>> Start
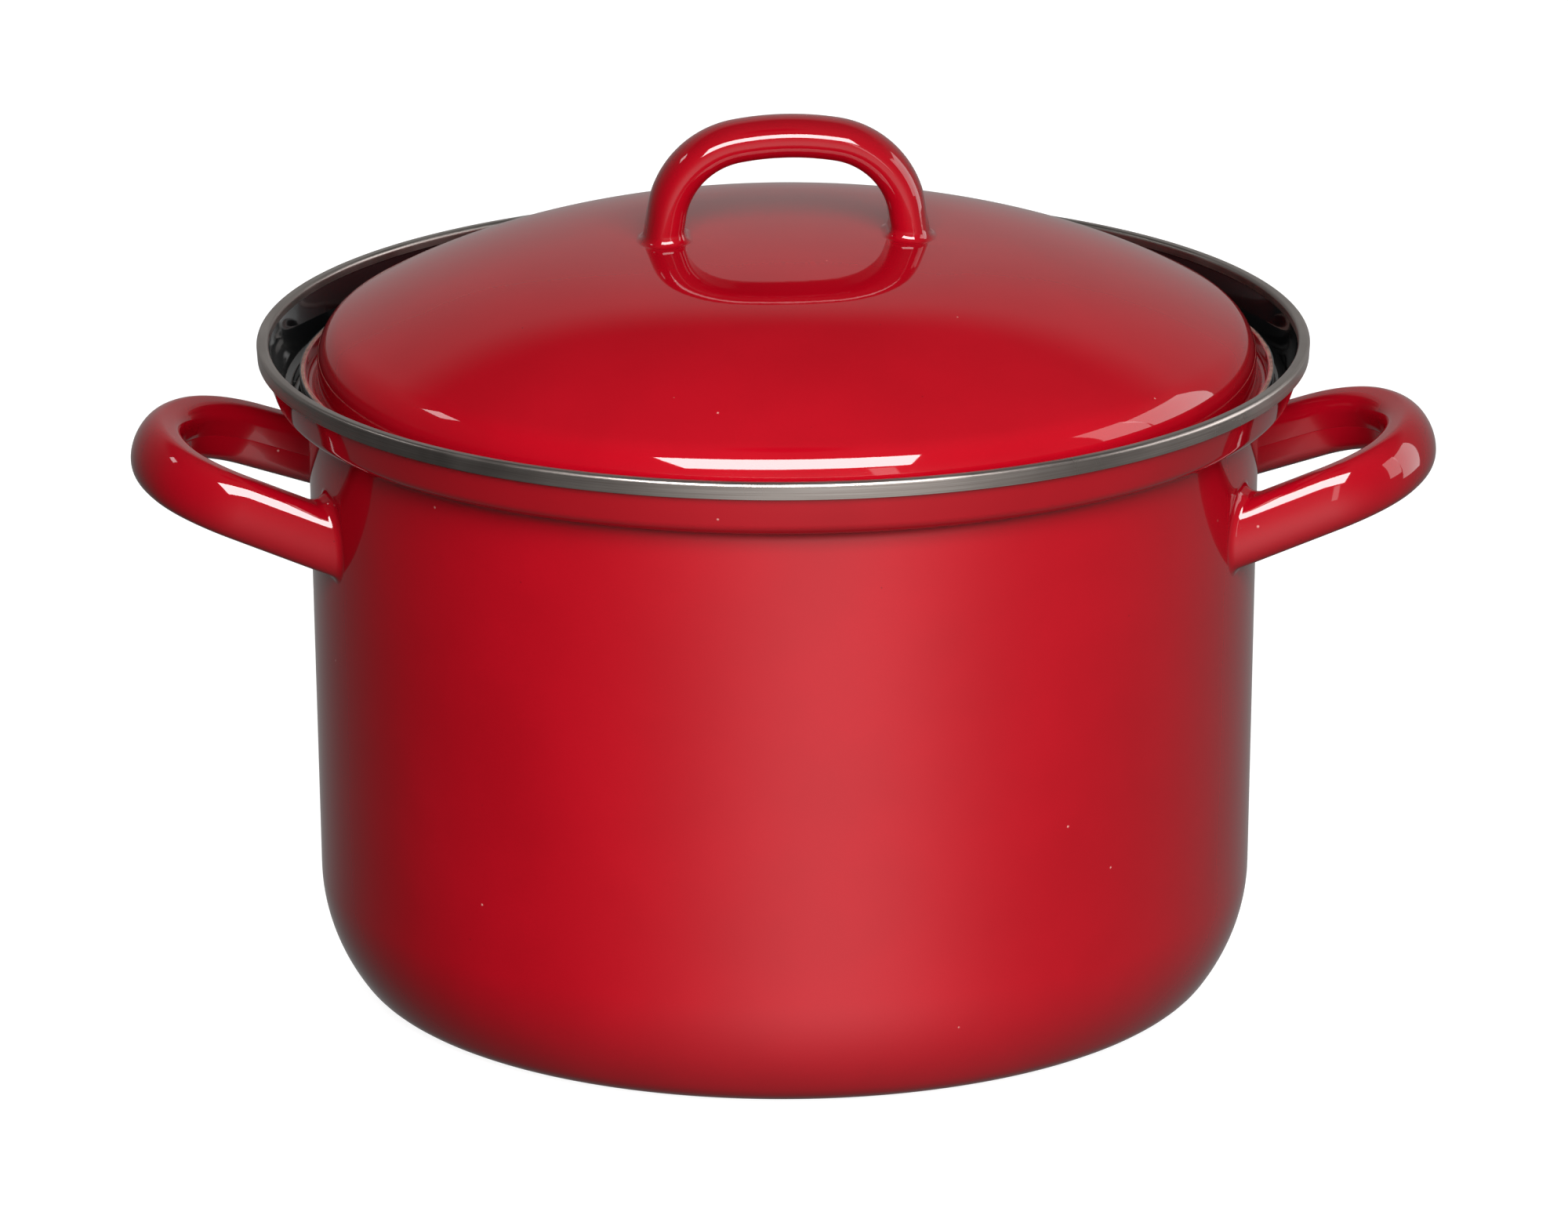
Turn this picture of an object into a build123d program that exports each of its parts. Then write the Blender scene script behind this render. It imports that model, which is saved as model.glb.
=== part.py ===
from build123d import *
from math import atan, atan2, cos, degrees, radians, sin, sqrt
import os

os.makedirs("parts", exist_ok=True)

# Enamelled steel stock pot with a domed lid, two side handles and a steel band round the rim.
# Millimetres. Origin in the middle of the flat base, +Z up, +X towards the right-hand side handle.

# ---- sheet ---------------------------------------------------------------------------------
steel = 0.8                       # pressed steel sheet of pot and lid
coat = 0.3                        # vitreous enamel on each side of the sheet
sheet = steel + 2 * coat

# ---- pot: shape of the outer face ------------------------------------------------------------
wall_foot_radius = 115.6          # where the wall leaves the bottom corner
wall_foot_z = 30.1
wall_top_radius = 117.6           # where the wall runs into the neck under the collar
ledge_z = 150.4                   # underside of the ledge at the foot of the collar
base_turn = 12.0                  # bottom corner: tight radius next to the base
side_turn = 44.0                  # bottom corner: long radius running up into the wall
neck_radius = 1.6                 # hollow corner between wall and ledge
step_radius = 2.5                 # outer corner between ledge and collar
collar_lean = 19.5                # flare of the collar, degrees from vertical
collar_radius = 128.56            # collar radius at collar_z
collar_z = 161.2
lip_radius = 128.95               # upright lip held in the rim band
lip_turn = 3.0
lip_top = 164.2

# ---- rim band: thin stainless channel clipped over the lip ------------------------------------
band_radius = 130.0
band_sheet = 0.5
band_top = 165.2
band_skirt_z = 161.2              # lower edge of the outer leg
band_skirt_radius = 129.8
band_turn = 1.0                   # size of the crown's corners
band_inner_radius = lip_radius - sheet - band_sheet

# ---- lid: shape of the top face ----------------------------------------------------------------
dome_top = 191.6
crown_radius = 437.0              # shallow middle of the dome, where the handle stands
crown_angle = 6.2                 # half the angle the crown spans
flank_radius = 170.0              # steeper flank outside the crown
shoulder_turn = 10.4
dome_wall_radius = 116.0
trough_z = 154.95                 # centre of the round trough between dome wall and flange
trough_turn = 1.45
flange_top = 157.8

# ---- how the loose lid lies on the ledge, with play all round ------------------------------------------
lid_turned = 4.0                  # degrees about Z
lid_pushed = 0.9                  # towards +X

# ---- handles: rolled sheet tube, flat towards the fingers, bulged outwards ------------------------
tube_sheet = 1.2

grip_right_z = 126.1              # side handles: height of the tube's middle where it meets the wall
grip_left_z = 125.7
grip_left_swing = 1.25            # degrees the left handle is welded round from straight opposite
grip_origin = 117.0
grip_tilt = 18.2                  # loop rises outwards
grip_half_spread = 37.1
grip_lean = 10.3                  # legs draw together outwards
grip_reach = 41.1
grip_corner = 26.8
grip_end = 44.0
grip_bulge = 4.6                  # section: middle line to outer face
grip_flat = 6.4                   # section: middle line to flat inner face
grip_half_height = 7.8
grip_section_turn = 4.0
grip_root = 16.0                  # length of leg drawn inside the wall before trimming

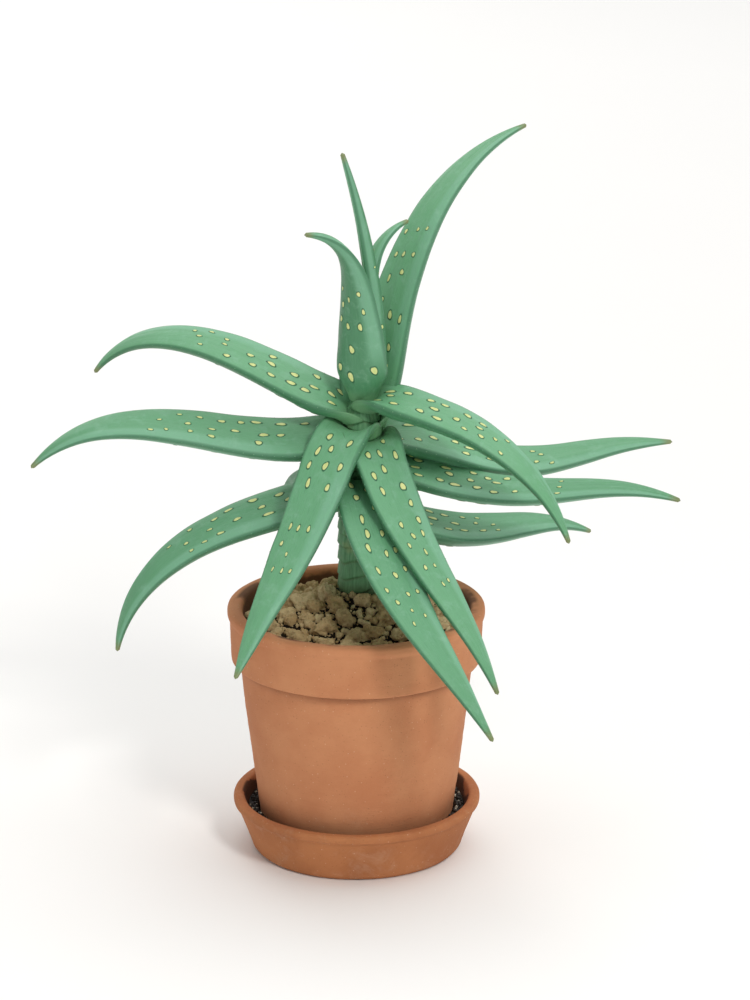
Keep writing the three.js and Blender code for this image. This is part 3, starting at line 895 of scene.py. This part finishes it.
class Leaf:
    """One leaf's blade, as a skin of rings that other details are placed on."""

    def __init__(self, order, row):
        self.name, above, self.heading, self.swing, self.turn = row[:5]
        self.length, self.width, self.thick, self.rise = row[5:]
        self.root = SOIL_CROWN_TOP + above
        self.inset = max(float(stem_radius(self.root)) - ROOTED_IN, 1)
        self.order = order
        self.seed = 100 + 17 * order
        self.rng = np.random.default_rng(self.seed)
        t = np.linspace(0, 1, LEAF_STATIONS)
        self.s = (t + (1 - np.cos(np.pi * t)) / 2) / 2
        self.angle = np.linspace(0, 2 * np.pi, LEAF_SIDES, endpoint=False)
        self.path = self.centre_line()
        self.rings = self.blade()

    def directions(self, s):
        settled = 1 - np.exp(-s * self.length / SHEATH_FADE)
        rise = np.radians(SHEATH_RISE + (through(self.rise, s) - SHEATH_RISE) * settled)
        heading = np.radians(self.heading + self.swing * s)
        level = np.cos(rise)
        along = np.stack([level * np.cos(heading), level * np.sin(heading), np.sin(rise)], -1)
        side = np.stack([-np.sin(heading), np.cos(heading), 0 * s], -1)
        turn = np.radians(self.turn * settled)[..., None]
        across = side * np.cos(turn) + np.cross(along, side) * np.sin(turn)
        return along, across, np.cross(along, across)

    def centre_line(self):
        heading = math.radians(self.heading)
        start = stem_centre(self.root) + self.inset * np.array([math.cos(heading), math.sin(heading), 0])
        fine = np.linspace(0, 1, PATH_STEPS + 1)
        steps = self.directions((fine[1:] + fine[:-1]) / 2)[0] * self.length / PATH_STEPS
        path = np.concatenate([[start], start + np.cumsum(steps, axis=0)])
        return np.stack([np.interp(self.s, fine, path[:, k]) for k in range(3)], -1)

    def half_width(self, s):
        swell = smoothstep(s, 0, SWELL_AT)
        clasp = (self.inset + CLASP_ROOM) * math.radians(CLASP_TURN)
        return clasp + (self.width / 2 * (1 - s**TAPER) - clasp) * swell + TIP_RADIUS

    def depth(self, s):
        swell = smoothstep(s, 0, SWELL_AT)
        share = (BASE_THICKNESS + (1 - BASE_THICKNESS) * swell) * (1 - s**TAPER)
        return self.thick * share + TIP_RADIUS

    def blade(self):
        s = self.s[:, None]
        a = self.angle[None, :]
        lift = np.sin(a)
        top = lift >= 0
        size = np.abs(lift)
        half, depth = self.half_width(s), self.depth(s)
        side = np.sign(np.cos(a))
        edge_wave = lattice(np.stack([s * 11 + 0 * a, side + 0 * s, 0 * s * a + self.seed], -1), 3)
        x = half * np.cos(a) * (1 + EDGE_WAVE * edge_wave)
        edge = np.minimum(0.9, depth * 0.3)
        crown = CROWN_SHARE * (depth - TIP_RADIUS) + TIP_RADIUS
        y = np.where(top, crown * size, -(edge * size**0.5 + (depth - edge) * size**1.45))
        flow = np.stack([s * 5 + 0 * a, np.cos(a) * 2.6 + 0 * s, top * 5.0 + 0 * s + self.seed], -1)
        y = y + FLOW_DEPTH * lattice(flow, 8) * np.minimum(1, depth / 6) * size
        creases = np.stack([s * 2.2 + 0 * a, np.cos(a) * 8 + 0 * s, 0 * s * a + self.seed], -1)
        y = y - CREASE_DEPTH * np.maximum(0, lattice(creases, 12)) * np.where(top, 1.0, 0.6) * size
        clasp = np.exp(-s * self.length / CLASP_FADE)
        bend = 1 / CHANNEL_RADIUS + (1 / (self.inset + CLASP_ROOM) - 1 / CHANNEL_RADIUS) * clasp
        arm = 1 / bend - y
        _, across, face = self.directions(self.s)
        sideways = (arm * np.sin(bend * x))[..., None] * across[:, None, :]
        upward = (1 / bend - arm * np.cos(bend * x))[..., None] * face[:, None, :]
        return self.path[:, None, :] + sideways + upward

    def at(self, s, angle):
        """Points on the blade's skin and its outward normals there."""
        i = np.interp(s, self.s, np.arange(len(self.s)))
        i0 = np.clip(np.floor(i).astype(int), 0, len(self.s) - 2)
        j = (angle / (2 * np.pi) * LEAF_SIDES) % LEAF_SIDES
        j0 = np.floor(j).astype(int) % LEAF_SIDES
        j1 = (j0 + 1) % LEAF_SIDES
        u, v = (i - i0)[..., None], (j - np.floor(j))[..., None]
        p00, p01 = self.rings[i0, j0], self.rings[i0, j1]
        p10, p11 = self.rings[i0 + 1, j0], self.rings[i0 + 1, j1]
        point = (1 - u) * ((1 - v) * p00 + v * p01) + u * ((1 - v) * p10 + v * p11)
        normal = np.cross((p01 - p00) + (p11 - p10), (p10 - p00) + (p11 - p01))
        return point, normal / np.linalg.norm(normal, axis=-1, keepdims=True)

    def lit_side(self):
        """Which half of the blade gets the painted highlight band: the one facing the lamps."""
        across = self.directions(np.array([0.4]))[1][0]
        return math.copysign(1.0, float(across @ np.array(TOWARDS_LAMPS)))

    def spot(self, skin, s0, q0, long, wide, under):
        """A low oval blister let into the skin, with painted shade as a darker ring on its flank."""
        theta = np.linspace(0, 2 * np.pi, SPOT_SIDES, endpoint=False)
        reach = np.array([0.35, 0.62, 0.7, 0.76, 1.0, 1.08])
        lift = SPOT_RISE * np.array([1.0, 0.85, 0.7, 0.34, 0.2, -1.2])
        oval = 0.13 * np.sin(2 * theta + self.rng.uniform(0, 6))
        uneven = 0.08 * np.sin(3 * theta + self.rng.uniform(0, 6))
        wobble = 1 + oval + uneven
        rr = reach[:, None] * wobble
        s = s0 + long * rr * np.cos(theta) / self.length
        q = q0 + wide * rr * np.sin(theta) / float(self.half_width(np.array(s0)))
        angle = np.arccos(np.clip(q, -0.97, 0.97))
        angle = -angle if under else angle
        point, normal = self.at(s, angle)
        rings = point + normal * lift[:, None, None]
        turn = -math.acos(q0) if under else math.acos(q0)
        middle, up = self.at(np.array([s0]), np.array([turn]))
        top = middle[0] + up[0] * SPOT_RISE
        bottom = middle[0] - up[0] * 0.9
        order = rings if under else rings[:, ::-1]
        points, faces = loft(order, top, bottom)
        quads, fans = faces
        ring_of = np.arange(len(quads)) // SPOT_SIDES
        ring_slots = np.where(ring_of < 2, SPOT_SLOT, SPOT_RIM_SHADE_SLOT)
        groups = [quads, fans[:SPOT_SIDES], fans[SPOT_SIDES:]]
        skin.add(points, groups, [ring_slots, SPOT_SLOT, SPOT_RIM_SHADE_SLOT])

    def spots(self, skin):
        for under in (False, True):
            for row in SPOT_ROWS:
                travel = SPOT_START + self.rng.uniform(0, SPOT_PITCH)
                while travel < SPOT_REACH * self.length:
                    s0 = travel / self.length
                    shrink = 1 - 0.45 * smoothstep(s0, 0.25, SPOT_REACH)
                    narrow = min(1.0, self.width / 24)
                    long = self.rng.uniform(*SPOT_LENGTH) * shrink * narrow
                    wide = self.rng.uniform(*SPOT_WIDTH) * shrink * narrow
                    q0 = row + self.rng.uniform(-0.13, 0.13)
                    if self.rng.uniform() < SPOT_CHANCE:
                        self.spot(skin, s0, q0, long, wide, under)
                    travel += SPOT_PITCH * self.rng.uniform(0.7, 1.35)

    def teeth(self, skin):
        """Small blunt teeth along both edges, leaning towards the tip."""
        for margin, out_sign in ((0.0, 1), (np.pi, -1)):
            travel = TOOTH_START
            while travel < TOOTH_REACH * self.length:
                s0 = travel / self.length
                point, normal = self.at(np.array([s0]), np.array([margin]))
                along, across, _ = self.directions(np.array([s0]))
                outward = out_sign * across[0]
                size = TOOTH_HEIGHT * self.rng.uniform(0.7, 1.15) * (1 - 0.55 * s0)
                base = size * 0.85
                up = np.cross(along[0], outward)
                theta = np.linspace(0, 2 * np.pi, TOOTH_SIDES, endpoint=False)
                rings = []
                for share, width in ((-0.5, 1.0), (0.0, 1.0), (0.5, 0.55)):
                    core = point[0] + outward * size * share + along[0] * size * 0.25 * max(share, 0)
                    oval = np.outer(np.cos(theta), along[0]) + np.outer(np.sin(theta), up) * 0.5
                    rings.append(core + oval * base * width)
                tip = point[0] + outward * size + along[0] * size * 0.55
                points, faces = loft(np.array(rings), point[0] - outward * size * 0.6, tip)
                if out_sign > 0:
                    faces = [f[:, ::-1] for f in faces]
                skin.add(points, faces, TOOTH_SLOT)
                travel += TOOTH_PITCH * self.rng.uniform(0.75, 1.25)

    def make(self, materials):
        along = self.directions(np.array([1.0]))[0][0]
        points, faces = loft(self.rings, self.path[0], self.path[-1] + along * TIP_RADIUS)
        shape = self.rings.shape[:2]

        def spread(grid, first, last):
            return np.concatenate([np.broadcast_to(grid, shape).ravel(), [first, last]])

        skin = Skin()
        skin.add(
            points,
            faces,
            along=spread(self.s[:, None], 0, 1),
            travel=spread(self.s[:, None] * self.length, 0, self.length),
            across=spread(np.cos(self.angle)[None, :], 0, 0),
            under=spread(smoothstep(-np.sin(self.angle), 0.0, 0.35)[None, :], 0, 0),
            age=self.order / len(LEAVES),
            lit=self.lit_side(),
        )
        self.spots(skin)
        self.teeth(skin)
        blade = skin.make("aloe_" + self.name, materials)
        dress(blade, "leaf", self.name)


# ---- Everything together ----


FLOOR_REACH = 40000
# Where the painted shade inside ends, from its full depth of colour to none, in metres up.
SAUCER_INSIDE_SHADE = ((SAUCER_HEIGHT - 1.5) * MM, (SAUCER_HEIGHT + 0.5) * MM)
POT_INSIDE_SHADE = ((RIM_TOP - 4) * MM, (RIM_TOP + 0.5) * MM)


def make_floor(material):
    skin = Skin()
    far = FLOOR_REACH
    skin.add([(-far, -far, 0), (far, -far, 0), (far, far, 0), (-far, far, 0)], [[[0, 1, 2, 3]]])
    skin.make("floor", [material])


make_camera()
make_lights()
make_floor(floor_skin())
# painted shade: the saucer's clay is a darker copy of the pot's, and its inside colour is near black
make_saucer(clay("saucer_clay", "#BC7B4F", "#AA6B44", "#C98B5F", "#2C1D13", *SAUCER_INSIDE_SHADE))
make_pot(clay("pot_clay", "#CA8B62", "#BF7D56", "#D69C75", "#5A3B28", *POT_INSIDE_SHADE))
make_soil(soil_skin())
make_grit(gutter_shade_grit_skin())
make_stem(stem_skin())
leaf_materials = [leaf_skin(), spot_skin(), spot_rim_shade_skin(), tooth_skin()]
for order, row in enumerate(LEAVES):
    Leaf(order, row).make(leaf_materials)

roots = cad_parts["roots"]
roots.data.materials.clear()
roots.data.materials.append(root_skin())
>> End
- _Work to be completed_:
Copy exactly, and only, the lines from the one containing "Keep writing the" through the one containing "leaf's blade, as".

- _In response_:
Keep writing the three.js and Blender code for this image. This is part 3, starting at line 895 of scene.py. This part finishes it.
class Leaf:
    """One leaf's blade, as a skin of rings that other details are placed on."""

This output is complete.